Frank Serpico, The Original Whistleblower, Was NYPD's Good Cop
By | December 4, 2019
Frank Serpico is a former New York City cop whose anti-corruption stance made him unpopular in the NYPD. Ultimately, though, his whistleblowing efforts to call out the wrongdoing of the force and restore its reputation made him a symbol of honor, and his story was the subject of an acclaimed 1973 film starring Al Pacino.

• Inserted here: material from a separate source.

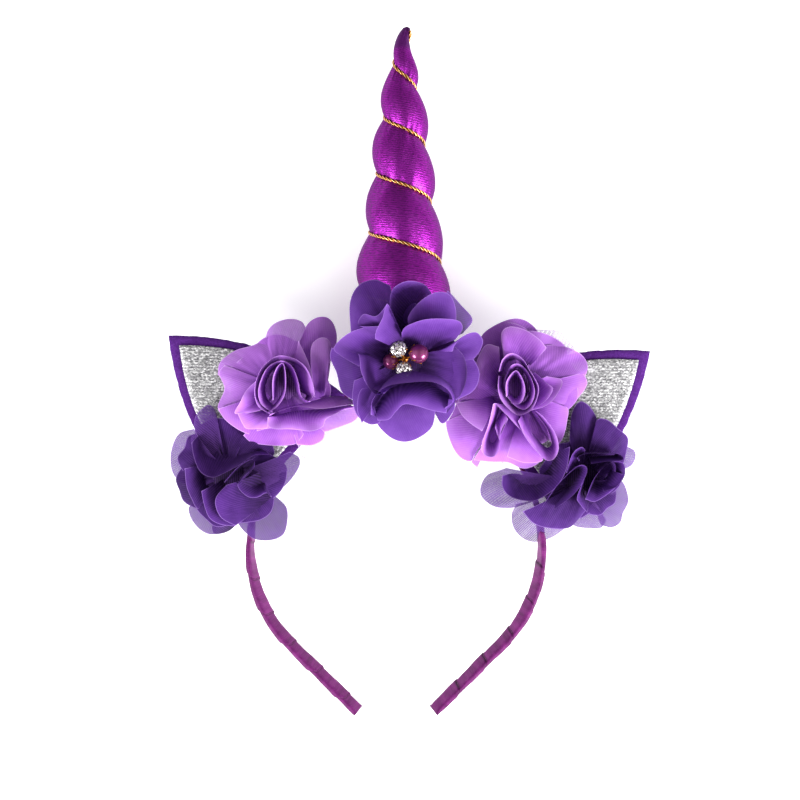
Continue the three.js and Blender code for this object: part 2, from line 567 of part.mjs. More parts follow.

The son of an Italian immigrant, Serpico joined the New York City Police Department in 1959. He tried to report the rampant corruption in the department to high ranking officials who looked the other way. When Serpico’s attempts failed to get results, he went to The New York Times in 1970. In a series of articles written by David Burnham, The New York Times reported that officers were making millions of dollars each year from drug dealers, mobsters, and small businesses. His actions forced Mayor John Lindsay to form the Knapp Commission which helped to bring reforms to the department.
Serpico Did Not Act Alone
David Durk, another officer, had graduated from Amherst and had connections in the city. He brought Serpico to Jay Kriegel, who was an aide to Mayor Lindsay. Lindsay did not take action and Durk then took Serpico to The New York Times. Although Lindsay tried to discredit Serpico, the Times confirmed what Serpico had reported.